Stated problem ::
Nothing may be dropped or altered: reproduce all the data.

** BEGIN **

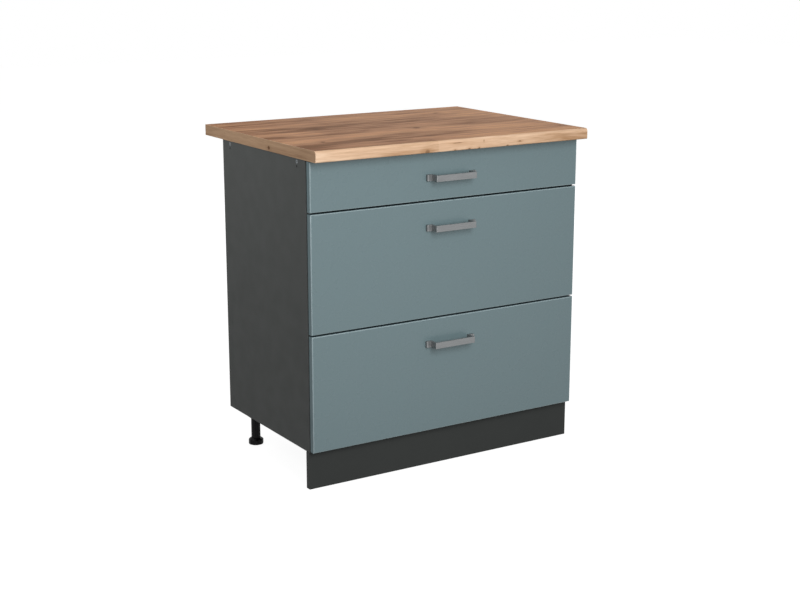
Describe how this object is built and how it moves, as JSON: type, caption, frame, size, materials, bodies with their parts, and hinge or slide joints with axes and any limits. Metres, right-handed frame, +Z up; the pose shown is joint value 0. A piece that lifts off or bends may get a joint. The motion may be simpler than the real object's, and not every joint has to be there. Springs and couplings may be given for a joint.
{
  "type": "base cabinet with drawers",
  "caption": "Kitchen base cabinet on levelling legs with a plinth and a wood-look worktop, and wide drawers on roller runners with bow handles.",
  "frame": {"origin": "on the floor, in the middle of the worktop's footprint", "axes": "+Z up; -Y is the front, the way the drawers open; +X is the right-hand side as seen from the front"},
  "size_m": [0.805, 0.6, 0.85],
  "materials": {
    "worktop_decor": "laminate with a light oak grain, satin",
    "carcass_board": "dark grey melamine, fine orange peel",
    "front_film": "satin blue-grey film on board",
    "back_board": "white lacquered hardboard",
    "drawer_board": "light grey melamine",
    "dowel_wood": "bare beech",
    "handle_metal": "brushed satin",
    "coated_steel": "light grey powder coat",
    "zinc_steel": "zinc plated",
    "zinc_casting": "die cast, matt",
    "black_plastic": "moulded, slightly glossy",
    "roller_plastic": "natural nylon"
  },
  "bodies": {
    "carcass": {"back_panel": "back_board", "bottom_panel": "carcass_board", "cam_bolts": "zinc_steel", "cam_locks": "zinc_casting", "leg_sockets": "black_plastic", "leg_tubes": "black_plastic", "mounting_screws": "zinc_steel", "panel_dowels": "dowel_wood", "plinth_clips": "black_plastic", "plinth_panel": "carcass_board", "rail_screws": "zinc_steel", "runner_bottom_left": "coated_steel", "runner_bottom_right": "coated_steel", "runner_middle_left": "coated_steel", "runner_middle_right": "coated_steel", "runner_top_left": "coated_steel", "runner_top_right": "coated_steel", "side_panel_left": "carcass_board", "side_panel_right": "carcass_board", "top_rail_back": "carcass_board", "top_rail_front": "carcass_board", "worktop": "worktop_decor", "worktop_screws": "zinc_steel"},
    "drawer_bottom": {"drawer_bottom_back": "drawer_board", "drawer_bottom_base": "drawer_board", "drawer_bottom_front": "front_film", "drawer_bottom_gallery_rails": "coated_steel", "drawer_bottom_handle": "handle_metal", "drawer_bottom_handle_screws": "zinc_steel", "drawer_bottom_screws": "zinc_steel", "drawer_bottom_side_left": "coated_steel", "drawer_bottom_side_right": "coated_steel"},
    "drawer_bottom_rollers": {"drawer_bottom_rollers": "roller_plastic"},
    "drawer_middle": {"drawer_middle_back": "drawer_board", "drawer_middle_base": "drawer_board", "drawer_middle_front": "front_film", "drawer_middle_gallery_rails": "coated_steel", "drawer_middle_handle": "handle_metal", "drawer_middle_handle_screws": "zinc_steel", "drawer_middle_screws": "zinc_steel", "drawer_middle_side_left": "coated_steel", "drawer_middle_side_right": "coated_steel"},
    "drawer_middle_rollers": {"drawer_middle_rollers": "roller_plastic"},
    "drawer_top": {"drawer_top_back": "drawer_board", "drawer_top_base": "drawer_board", "drawer_top_front": "front_film", "drawer_top_handle": "handle_metal", "drawer_top_handle_screws": "zinc_steel", "drawer_top_screws": "zinc_steel", "drawer_top_side_left": "coated_steel", "drawer_top_side_right": "coated_steel"},
    "drawer_top_rollers": {"drawer_top_rollers": "roller_plastic"},
    "levelling_foot_front_left": {"levelling_foot_front_left": "black_plastic"},
    "levelling_foot_front_right": {"levelling_foot_front_right": "black_plastic"},
    "levelling_foot_rear_left": {"levelling_foot_rear_left": "black_plastic"},
    "levelling_foot_rear_right": {"levelling_foot_rear_right": "black_plastic"},
    "runner_bottom_rollers": {"runner_bottom_rollers": "roller_plastic"},
    "runner_middle_rollers": {"runner_middle_rollers": "roller_plastic"},
    "runner_top_rollers": {"runner_top_rollers": "roller_plastic"}
  },
  "joints": [
    {"name": "drawer_bottom_slide", "type": "slide", "parent": "carcass", "child": "drawer_bottom", "axis": [0, -1, 0], "range_m": [0, 0.3]},
    {"name": "drawer_middle_slide", "type": "slide", "parent": "carcass", "child": "drawer_middle", "axis": [0, -1, 0], "range_m": [0, 0.3]},
    {"name": "drawer_top_slide", "type": "slide", "parent": "carcass", "child": "drawer_top", "axis": [0, -1, 0], "range_m": [0, 0.3]},
    {"name": "drawer_bottom_rollers_turn", "type": "hinge", "parent": "drawer_bottom", "child": "drawer_bottom_rollers", "pos_m": [0, 0.139, 0.13105], "axis": [1, 0, 0], "range_deg": [0, 1565.6]},
    {"name": "runner_bottom_rollers_turn", "type": "hinge", "parent": "carcass", "child": "runner_bottom_rollers", "pos_m": [0, -0.229, 0.1353], "axis": [1, 0, 0], "range_deg": [0, 1565.6]},
    {"name": "drawer_middle_rollers_turn", "type": "hinge", "parent": "drawer_middle", "child": "drawer_middle_rollers", "pos_m": [0, 0.139, 0.4303], "axis": [1, 0, 0], "range_deg": [0, 1565.6]},
    {"name": "runner_middle_rollers_turn", "type": "hinge", "parent": "carcass", "child": "runner_middle_rollers", "pos_m": [0, -0.229, 0.43455], "axis": [1, 0, 0], "range_deg": [0, 1565.6]},
    {"name": "drawer_top_rollers_turn", "type": "hinge", "parent": "drawer_top", "child": "drawer_top_rollers", "pos_m": [0, 0.139, 0.72955], "axis": [1, 0, 0], "range_deg": [0, 1565.6]},
    {"name": "runner_top_rollers_turn", "type": "hinge", "parent": "carcass", "child": "runner_top_rollers", "pos_m": [0, -0.229, 0.7338], "axis": [1, 0, 0], "range_deg": [0, 1565.6]},
    {"name": "foot_front_left_height", "type": "slide", "parent": "carcass", "child": "levelling_foot_front_left", "axis": [0, 0, -1], "range_m": [0, 0.02]},
    {"name": "foot_front_right_height", "type": "slide", "parent": "carcass", "child": "levelling_foot_front_right", "axis": [0, 0, -1], "range_m": [0, 0.02]},
    {"name": "foot_rear_left_height", "type": "slide", "parent": "carcass", "child": "levelling_foot_rear_left", "axis": [0, 0, -1], "range_m": [0, 0.02]},
    {"name": "foot_rear_right_height", "type": "slide", "parent": "carcass", "child": "levelling_foot_rear_right", "axis": [0, 0, -1], "range_m": [0, 0.02]}
  ],
  "couplings": [
    {"joint": "drawer_bottom_rollers_turn", "follows": "drawer_bottom_slide", "rad_per_m": 90.909},
    {"joint": "runner_bottom_rollers_turn", "follows": "drawer_bottom_slide", "rad_per_m": 90.909},
    {"joint": "drawer_middle_rollers_turn", "follows": "drawer_middle_slide", "rad_per_m": 90.909},
    {"joint": "runner_middle_rollers_turn", "follows": "drawer_middle_slide", "rad_per_m": 90.909},
    {"joint": "drawer_top_rollers_turn", "follows": "drawer_top_slide", "rad_per_m": 90.909},
    {"joint": "runner_top_rollers_turn", "follows": "drawer_top_slide", "rad_per_m": 90.909}
  ]
}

** END **

Solution ::
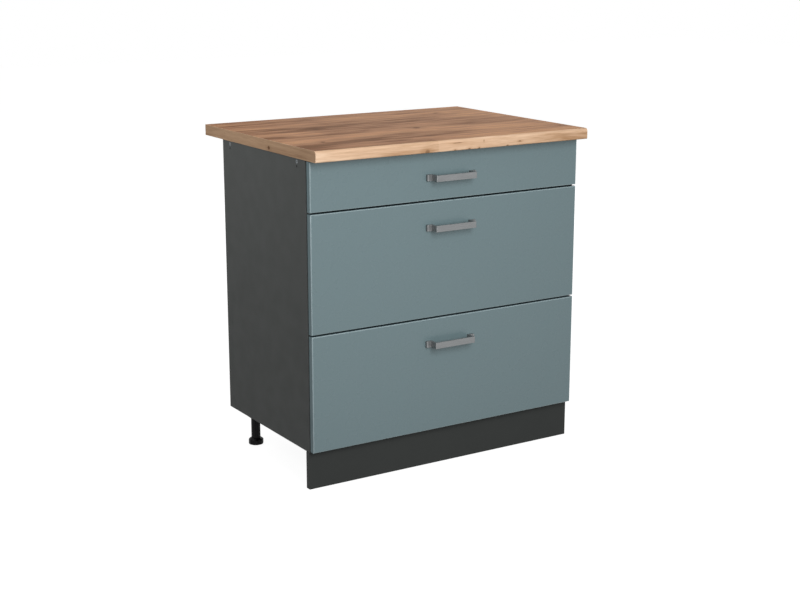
Describe how this object is built and how it moves, as JSON: type, caption, frame, size, materials, bodies with their parts, and hinge or slide joints with axes and any limits. Metres, right-handed frame, +Z up; the pose shown is joint value 0. A piece that lifts off or bends may get a joint. The motion may be simpler than the real object's, and not every joint has to be there. Springs and couplings may be given for a joint.
{
  "type": "base cabinet with drawers",
  "caption": "Kitchen base cabinet on levelling legs with a plinth and a wood-look worktop, and wide drawers on roller runners with bow handles.",
  "frame": {"origin": "on the floor, in the middle of the worktop's footprint", "axes": "+Z up; -Y is the front, the way the drawers open; +X is the right-hand side as seen from the front"},
  "size_m": [0.805, 0.6, 0.85],
  "materials": {
    "worktop_decor": "laminate with a light oak grain, satin",
    "carcass_board": "dark grey melamine, fine orange peel",
    "front_film": "satin blue-grey film on board",
    "back_board": "white lacquered hardboard",
    "drawer_board": "light grey melamine",
    "dowel_wood": "bare beech",
    "handle_metal": "brushed satin",
    "coated_steel": "light grey powder coat",
    "zinc_steel": "zinc plated",
    "zinc_casting": "die cast, matt",
    "black_plastic": "moulded, slightly glossy",
    "roller_plastic": "natural nylon"
  },
  "bodies": {
    "carcass": {"back_panel": "back_board", "bottom_panel": "carcass_board", "cam_bolts": "zinc_steel", "cam_locks": "zinc_casting", "leg_sockets": "black_plastic", "leg_tubes": "black_plastic", "mounting_screws": "zinc_steel", "panel_dowels": "dowel_wood", "plinth_clips": "black_plastic", "plinth_panel": "carcass_board", "rail_screws": "zinc_steel", "runner_bottom_left": "coated_steel", "runner_bottom_right": "coated_steel", "runner_middle_left": "coated_steel", "runner_middle_right": "coated_steel", "runner_top_left": "coated_steel", "runner_top_right": "coated_steel", "side_panel_left": "carcass_board", "side_panel_right": "carcass_board", "top_rail_back": "carcass_board", "top_rail_front": "carcass_board", "worktop": "worktop_decor", "worktop_screws": "zinc_steel"},
    "drawer_bottom": {"drawer_bottom_back": "drawer_board", "drawer_bottom_base": "drawer_board", "drawer_bottom_front": "front_film", "drawer_bottom_gallery_rails": "coated_steel", "drawer_bottom_handle": "handle_metal", "drawer_bottom_handle_screws": "zinc_steel", "drawer_bottom_screws": "zinc_steel", "drawer_bottom_side_left": "coated_steel", "drawer_bottom_side_right": "coated_steel"},
    "drawer_bottom_rollers": {"drawer_bottom_rollers": "roller_plastic"},
    "drawer_middle": {"drawer_middle_back": "drawer_board", "drawer_middle_base": "drawer_board", "drawer_middle_front": "front_film", "drawer_middle_gallery_rails": "coated_steel", "drawer_middle_handle": "handle_metal", "drawer_middle_handle_screws": "zinc_steel", "drawer_middle_screws": "zinc_steel", "drawer_middle_side_left": "coated_steel", "drawer_middle_side_right": "coated_steel"},
    "drawer_middle_rollers": {"drawer_middle_rollers": "roller_plastic"},
    "drawer_top": {"drawer_top_back": "drawer_board", "drawer_top_base": "drawer_board", "drawer_top_front": "front_film", "drawer_top_handle": "handle_metal", "drawer_top_handle_screws": "zinc_steel", "drawer_top_screws": "zinc_steel", "drawer_top_side_left": "coated_steel", "drawer_top_side_right": "coated_steel"},
    "drawer_top_rollers": {"drawer_top_rollers": "roller_plastic"},
    "levelling_foot_front_left": {"levelling_foot_front_left": "black_plastic"},
    "levelling_foot_front_right": {"levelling_foot_front_right": "black_plastic"},
    "levelling_foot_rear_left": {"levelling_foot_rear_left": "black_plastic"},
    "levelling_foot_rear_right": {"levelling_foot_rear_right": "black_plastic"},
    "runner_bottom_rollers": {"runner_bottom_rollers": "roller_plastic"},
    "runner_middle_rollers": {"runner_middle_rollers": "roller_plastic"},
    "runner_top_rollers": {"runner_top_rollers": "roller_plastic"}
  },
  "joints": [
    {"name": "drawer_bottom_slide", "type": "slide", "parent": "carcass", "child": "drawer_bottom", "axis": [0, -1, 0], "range_m": [0, 0.3]},
    {"name": "drawer_middle_slide", "type": "slide", "parent": "carcass", "child": "drawer_middle", "axis": [0, -1, 0], "range_m": [0, 0.3]},
    {"name": "drawer_top_slide", "type": "slide", "parent": "carcass", "child": "drawer_top", "axis": [0, -1, 0], "range_m": [0, 0.3]},
    {"name": "drawer_bottom_rollers_turn", "type": "hinge", "parent": "drawer_bottom", "child": "drawer_bottom_rollers", "pos_m": [0, 0.139, 0.13105], "axis": [1, 0, 0], "range_deg": [0, 1565.6]},
    {"name": "runner_bottom_rollers_turn", "type": "hinge", "parent": "carcass", "child": "runner_bottom_rollers", "pos_m": [0, -0.229, 0.1353], "axis": [1, 0, 0], "range_deg": [0, 1565.6]},
    {"name": "drawer_middle_rollers_turn", "type": "hinge", "parent": "drawer_middle", "child": "drawer_middle_rollers", "pos_m": [0, 0.139, 0.4303], "axis": [1, 0, 0], "range_deg": [0, 1565.6]},
    {"name": "runner_middle_rollers_turn", "type": "hinge", "parent": "carcass", "child": "runner_middle_rollers", "pos_m": [0, -0.229, 0.43455], "axis": [1, 0, 0], "range_deg": [0, 1565.6]},
    {"name": "drawer_top_rollers_turn", "type": "hinge", "parent": "drawer_top", "child": "drawer_top_rollers", "pos_m": [0, 0.139, 0.72955], "axis": [1, 0, 0], "range_deg": [0, 1565.6]},
    {"name": "runner_top_rollers_turn", "type": "hinge", "parent": "carcass", "child": "runner_top_rollers", "pos_m": [0, -0.229, 0.7338], "axis": [1, 0, 0], "range_deg": [0, 1565.6]},
    {"name": "foot_front_left_height", "type": "slide", "parent": "carcass", "child": "levelling_foot_front_left", "axis": [0, 0, -1], "range_m": [0, 0.02]},
    {"name": "foot_front_right_height", "type": "slide", "parent": "carcass", "child": "levelling_foot_front_right", "axis": [0, 0, -1], "range_m": [0, 0.02]},
    {"name": "foot_rear_left_height", "type": "slide", "parent": "carcass", "child": "levelling_foot_rear_left", "axis": [0, 0, -1], "range_m": [0, 0.02]},
    {"name": "foot_rear_right_height", "type": "slide", "parent": "carcass", "child": "levelling_foot_rear_right", "axis": [0, 0, -1], "range_m": [0, 0.02]}
  ],
  "couplings": [
    {"joint": "drawer_bottom_rollers_turn", "follows": "drawer_bottom_slide", "rad_per_m": 90.909},
    {"joint": "runner_bottom_rollers_turn", "follows": "drawer_bottom_slide", "rad_per_m": 90.909},
    {"joint": "drawer_middle_rollers_turn", "follows": "drawer_middle_slide", "rad_per_m": 90.909},
    {"joint": "runner_middle_rollers_turn", "follows": "drawer_middle_slide", "rad_per_m": 90.909},
    {"joint": "drawer_top_rollers_turn", "follows": "drawer_top_slide", "rad_per_m": 90.909},
    {"joint": "runner_top_rollers_turn", "follows": "drawer_top_slide", "rad_per_m": 90.909}
  ]
}